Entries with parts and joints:

-*-

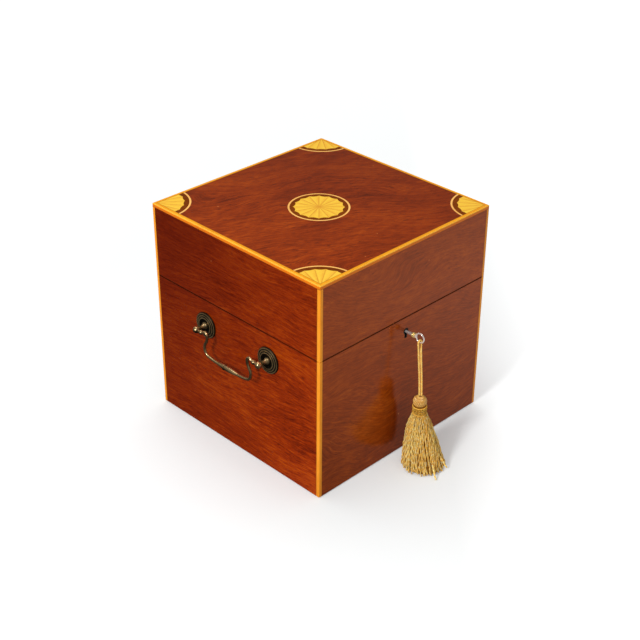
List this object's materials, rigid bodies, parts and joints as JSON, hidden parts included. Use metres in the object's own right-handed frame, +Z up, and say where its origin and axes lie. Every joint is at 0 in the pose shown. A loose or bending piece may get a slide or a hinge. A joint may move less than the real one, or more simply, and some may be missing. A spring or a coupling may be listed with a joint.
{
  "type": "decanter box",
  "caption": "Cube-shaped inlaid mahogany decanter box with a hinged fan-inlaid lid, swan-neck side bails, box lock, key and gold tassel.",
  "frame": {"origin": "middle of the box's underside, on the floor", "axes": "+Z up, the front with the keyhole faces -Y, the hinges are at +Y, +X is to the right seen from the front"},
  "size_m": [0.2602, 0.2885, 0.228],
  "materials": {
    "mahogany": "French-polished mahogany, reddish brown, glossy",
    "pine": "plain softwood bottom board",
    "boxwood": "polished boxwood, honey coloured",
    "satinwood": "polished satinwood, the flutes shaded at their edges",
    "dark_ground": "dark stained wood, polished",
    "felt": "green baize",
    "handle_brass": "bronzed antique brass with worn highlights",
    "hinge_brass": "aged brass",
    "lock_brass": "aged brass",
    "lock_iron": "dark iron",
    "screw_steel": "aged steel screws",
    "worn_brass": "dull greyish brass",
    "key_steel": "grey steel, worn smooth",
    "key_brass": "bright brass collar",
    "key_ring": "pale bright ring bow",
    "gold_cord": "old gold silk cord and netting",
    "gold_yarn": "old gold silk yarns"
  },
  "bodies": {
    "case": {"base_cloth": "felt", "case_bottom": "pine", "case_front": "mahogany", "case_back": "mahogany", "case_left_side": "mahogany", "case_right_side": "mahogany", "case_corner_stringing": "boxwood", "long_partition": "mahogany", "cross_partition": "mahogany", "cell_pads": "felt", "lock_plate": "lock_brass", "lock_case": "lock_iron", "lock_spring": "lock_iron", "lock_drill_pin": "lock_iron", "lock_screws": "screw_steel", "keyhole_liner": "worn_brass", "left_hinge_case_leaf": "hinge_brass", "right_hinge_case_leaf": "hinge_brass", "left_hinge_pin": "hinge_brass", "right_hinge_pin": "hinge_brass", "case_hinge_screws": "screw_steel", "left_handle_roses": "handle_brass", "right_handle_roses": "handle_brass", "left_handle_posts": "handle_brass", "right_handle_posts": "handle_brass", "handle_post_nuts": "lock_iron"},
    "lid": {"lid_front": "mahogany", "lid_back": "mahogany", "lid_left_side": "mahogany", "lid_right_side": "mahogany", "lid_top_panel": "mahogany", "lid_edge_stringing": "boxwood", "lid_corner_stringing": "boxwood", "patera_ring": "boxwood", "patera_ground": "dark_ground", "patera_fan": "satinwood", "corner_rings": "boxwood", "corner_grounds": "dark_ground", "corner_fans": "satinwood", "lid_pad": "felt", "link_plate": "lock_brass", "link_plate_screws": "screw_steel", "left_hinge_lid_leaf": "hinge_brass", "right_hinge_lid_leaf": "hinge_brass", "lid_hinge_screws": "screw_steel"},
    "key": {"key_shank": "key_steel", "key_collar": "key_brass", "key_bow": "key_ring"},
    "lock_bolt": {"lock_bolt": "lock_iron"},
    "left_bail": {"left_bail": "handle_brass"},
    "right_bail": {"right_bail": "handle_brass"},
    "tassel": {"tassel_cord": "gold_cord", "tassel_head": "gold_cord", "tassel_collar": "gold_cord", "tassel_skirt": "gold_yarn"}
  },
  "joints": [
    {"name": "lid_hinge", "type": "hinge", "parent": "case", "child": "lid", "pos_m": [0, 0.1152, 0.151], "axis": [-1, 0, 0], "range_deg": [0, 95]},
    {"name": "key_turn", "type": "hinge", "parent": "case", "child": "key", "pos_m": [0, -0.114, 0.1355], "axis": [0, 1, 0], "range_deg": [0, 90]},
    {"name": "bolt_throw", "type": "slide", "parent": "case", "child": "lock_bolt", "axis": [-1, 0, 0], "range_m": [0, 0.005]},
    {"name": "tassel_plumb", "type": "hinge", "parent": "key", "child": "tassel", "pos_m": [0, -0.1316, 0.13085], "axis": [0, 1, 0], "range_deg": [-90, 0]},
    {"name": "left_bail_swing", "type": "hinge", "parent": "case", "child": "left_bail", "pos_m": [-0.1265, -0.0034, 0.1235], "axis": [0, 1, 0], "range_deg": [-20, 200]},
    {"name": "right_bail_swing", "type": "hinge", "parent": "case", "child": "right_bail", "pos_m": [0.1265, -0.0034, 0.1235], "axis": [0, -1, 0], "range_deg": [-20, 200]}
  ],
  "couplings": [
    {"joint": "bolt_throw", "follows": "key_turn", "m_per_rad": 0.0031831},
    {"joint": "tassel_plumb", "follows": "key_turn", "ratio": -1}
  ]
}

-*-

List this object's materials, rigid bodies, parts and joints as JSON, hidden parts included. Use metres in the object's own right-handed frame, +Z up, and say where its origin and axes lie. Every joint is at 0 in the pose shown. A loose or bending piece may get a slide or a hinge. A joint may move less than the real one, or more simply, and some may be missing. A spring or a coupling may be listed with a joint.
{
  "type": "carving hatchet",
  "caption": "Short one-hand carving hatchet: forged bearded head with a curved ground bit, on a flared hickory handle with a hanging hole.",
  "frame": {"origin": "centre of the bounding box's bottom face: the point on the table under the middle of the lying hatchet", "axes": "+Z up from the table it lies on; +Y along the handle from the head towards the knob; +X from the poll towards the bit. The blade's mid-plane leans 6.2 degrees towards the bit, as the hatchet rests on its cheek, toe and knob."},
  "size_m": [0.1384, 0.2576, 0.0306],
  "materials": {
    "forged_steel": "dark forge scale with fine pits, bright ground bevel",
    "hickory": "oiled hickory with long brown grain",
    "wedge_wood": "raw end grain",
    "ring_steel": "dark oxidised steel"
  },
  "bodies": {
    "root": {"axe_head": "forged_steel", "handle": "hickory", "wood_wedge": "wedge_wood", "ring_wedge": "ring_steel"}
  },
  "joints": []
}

-*-

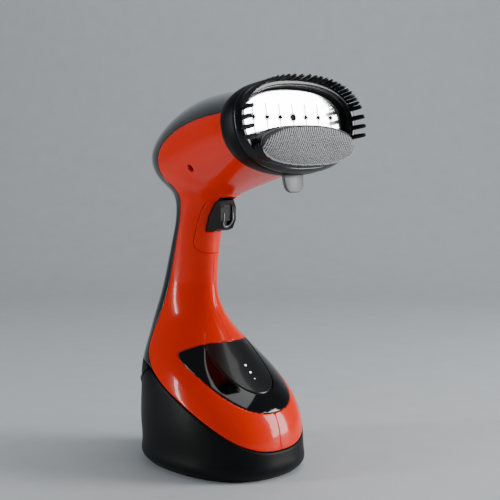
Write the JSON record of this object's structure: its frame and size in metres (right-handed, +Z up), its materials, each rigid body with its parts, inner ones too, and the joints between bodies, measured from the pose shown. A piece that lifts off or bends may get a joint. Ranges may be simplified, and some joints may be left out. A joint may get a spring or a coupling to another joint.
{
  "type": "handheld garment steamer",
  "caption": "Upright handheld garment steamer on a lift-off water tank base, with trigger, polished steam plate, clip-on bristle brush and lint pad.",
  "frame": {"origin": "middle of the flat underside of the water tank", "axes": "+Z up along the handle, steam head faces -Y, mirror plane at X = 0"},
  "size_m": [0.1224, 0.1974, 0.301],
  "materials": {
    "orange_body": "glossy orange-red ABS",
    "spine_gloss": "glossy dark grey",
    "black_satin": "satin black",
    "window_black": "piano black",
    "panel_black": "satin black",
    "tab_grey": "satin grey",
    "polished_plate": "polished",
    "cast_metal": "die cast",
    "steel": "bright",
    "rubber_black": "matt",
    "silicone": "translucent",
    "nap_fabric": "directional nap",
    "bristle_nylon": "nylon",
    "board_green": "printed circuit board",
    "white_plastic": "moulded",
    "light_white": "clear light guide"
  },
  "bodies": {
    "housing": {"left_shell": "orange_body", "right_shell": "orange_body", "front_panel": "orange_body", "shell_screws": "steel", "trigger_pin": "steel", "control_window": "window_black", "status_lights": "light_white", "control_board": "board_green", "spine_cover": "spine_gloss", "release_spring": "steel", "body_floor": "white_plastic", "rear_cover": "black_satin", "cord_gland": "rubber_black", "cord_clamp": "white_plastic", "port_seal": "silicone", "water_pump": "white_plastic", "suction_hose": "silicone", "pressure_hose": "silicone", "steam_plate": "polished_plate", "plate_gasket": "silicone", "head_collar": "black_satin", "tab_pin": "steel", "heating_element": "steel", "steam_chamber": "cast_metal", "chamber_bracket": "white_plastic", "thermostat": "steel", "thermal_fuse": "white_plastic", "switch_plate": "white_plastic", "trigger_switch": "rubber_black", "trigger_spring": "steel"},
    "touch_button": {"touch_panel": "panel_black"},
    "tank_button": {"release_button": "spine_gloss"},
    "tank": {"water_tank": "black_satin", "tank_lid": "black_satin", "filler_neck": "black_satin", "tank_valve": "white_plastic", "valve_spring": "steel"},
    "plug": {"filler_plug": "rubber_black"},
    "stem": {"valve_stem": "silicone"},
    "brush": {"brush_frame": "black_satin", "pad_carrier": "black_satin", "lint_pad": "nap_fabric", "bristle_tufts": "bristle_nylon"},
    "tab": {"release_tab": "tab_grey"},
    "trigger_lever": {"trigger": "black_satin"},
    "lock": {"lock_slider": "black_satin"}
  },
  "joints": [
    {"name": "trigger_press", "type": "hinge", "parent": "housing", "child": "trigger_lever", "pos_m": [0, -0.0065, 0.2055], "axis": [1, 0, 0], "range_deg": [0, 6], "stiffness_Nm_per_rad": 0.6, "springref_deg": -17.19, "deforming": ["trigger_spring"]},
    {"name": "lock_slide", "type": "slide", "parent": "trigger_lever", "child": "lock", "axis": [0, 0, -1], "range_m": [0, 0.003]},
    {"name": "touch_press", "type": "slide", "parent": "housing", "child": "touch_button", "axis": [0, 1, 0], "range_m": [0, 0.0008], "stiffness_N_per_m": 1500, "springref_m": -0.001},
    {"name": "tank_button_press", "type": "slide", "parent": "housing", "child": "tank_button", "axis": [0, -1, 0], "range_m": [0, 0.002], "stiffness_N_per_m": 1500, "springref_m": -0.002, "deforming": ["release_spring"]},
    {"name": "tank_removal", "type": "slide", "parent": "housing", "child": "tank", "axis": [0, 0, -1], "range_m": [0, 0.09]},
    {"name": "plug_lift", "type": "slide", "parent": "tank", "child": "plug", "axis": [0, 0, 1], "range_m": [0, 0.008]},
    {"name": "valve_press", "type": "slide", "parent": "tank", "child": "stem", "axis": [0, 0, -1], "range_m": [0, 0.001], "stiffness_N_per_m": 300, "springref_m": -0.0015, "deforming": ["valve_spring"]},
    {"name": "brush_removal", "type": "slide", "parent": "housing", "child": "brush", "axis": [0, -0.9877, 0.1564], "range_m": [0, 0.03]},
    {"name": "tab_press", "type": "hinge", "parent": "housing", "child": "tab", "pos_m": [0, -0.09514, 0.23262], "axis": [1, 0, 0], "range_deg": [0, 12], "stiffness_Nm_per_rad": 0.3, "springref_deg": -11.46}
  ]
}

-*-

Copy every line of the listing where the word "origin" appears.

ANSWER TO THE PROBLEM -
List this object's materials, rigid bodies, parts and joints as JSON, hidden parts included. Use metres in the object's own right-handed frame, +Z up, and say where its origin and axes lie. Every joint is at 0 in the pose shown. A loose or bending piece may get a slide or a hinge. A joint may move less than the real one, or more simply, and some may be missing. A spring or a coupling may be listed with a joint.
  "frame": {"origin": "middle of the box's underside, on the floor", "axes": "+Z up, the front with the keyhole faces -Y, the hinges are at +Y, +X is to the right seen from the front"},
List this object's materials, rigid bodies, parts and joints as JSON, hidden parts included. Use metres in the object's own right-handed frame, +Z up, and say where its origin and axes lie. Every joint is at 0 in the pose shown. A loose or bending piece may get a slide or a hinge. A joint may move less than the real one, or more simply, and some may be missing. A spring or a coupling may be listed with a joint.
  "frame": {"origin": "centre of the bounding box's bottom face: the point on the table under the middle of the lying hatchet", "axes": "+Z up from the table it lies on; +Y along the handle from the head towards the knob; +X from the poll towards the bit. The blade's mid-plane leans 6.2 degrees towards the bit, as the hatchet rests on its cheek, toe and knob."},
  "frame": {"origin": "middle of the flat underside of the water tank", "axes": "+Z up along the handle, steam head faces -Y, mirror plane at X = 0"},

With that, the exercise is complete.